West Bohemian spas and the Ore Mountains

Autumn tends to be a season with rainy and bleak days, and it is better to spend them somewhere in the warmth of a spa or wellness facility. You have such an opportunity in West Bohemia. It is a region that has for centuries been well-known for its hot springs, spas and healing treatments, which are good not only for the body but also for the soul. Where should you go to visit spas? Try Karlovy Vary, Mariánské Lázně, Jáchymov or Františkovy Lázně. You can enjoy mineral water and spa wafers at any of these spa resorts, but it is only in Karlovy Vary where you can see a geyser of hot mineral water called Vřídlo (Hot spring), which spouts water up to a height of 12 metres.
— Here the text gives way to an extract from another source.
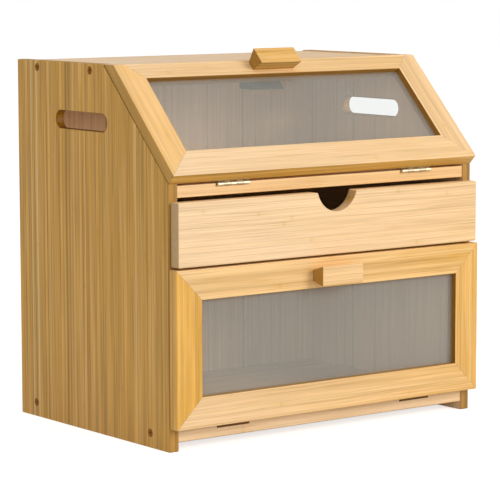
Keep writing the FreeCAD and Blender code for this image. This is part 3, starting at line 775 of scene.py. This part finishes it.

In Mariánské Lázně you can see a beautiful cast-iron neo-Baroque colonnade built in the late 19th century. You can touch a sculpture of a small boy with a fish in Františkovy Lázně to bring you luck. In Jáchymov, where the world’s first radon spa was set up more than one hundred years ago, you can go for a stroll along an educational radon trail and try out the beneficial effects of this water. The spa is situated in an area below the Ore Mountains, which offer hundreds of kilometres of trails for both hikers and bikers, if they are lucky enough to have favourable autumn weather.

Pustevny in the Beskids

Autumn is ideal for walks in the Moravian Beskid Mountains as well. Pustevny is one of the most attractive sites in the Beskids. It offers you a broad range of hiking trails suitable for any age group. The chairlift running from the village of Trojanovice up to Pustevny comes in handy for families with children and for seniors. The pleasant and undemanding route, which is 4 kilometres long, leads from Pustevny up to the summit of Radhošť Mountain. Almost the whole path has a hard surface so, for example, parents with prams or bikers will truly appreciate it. The route will take you around the statue of the pagan god Radegast up to a ridge of the Radhošť Massif. Why does the statue of the Slavic god stand there? Legend has it that the Christian missionaries Cyril and Methodius, who spread Christianity there in the mid-9th century, had an idol of him demolished at the mountain’s summit. It returned there in the form of a romantic copy of the statue as a reminder of the act some 1,000 years later. The path ends at the summit of Radhošť Mountain near the wooden Chapel of St Cyril and Methodius, dating back to the 19th century. The place offers a view to the four points of the compass and many old tales are associated with the mountain. Come to explore them!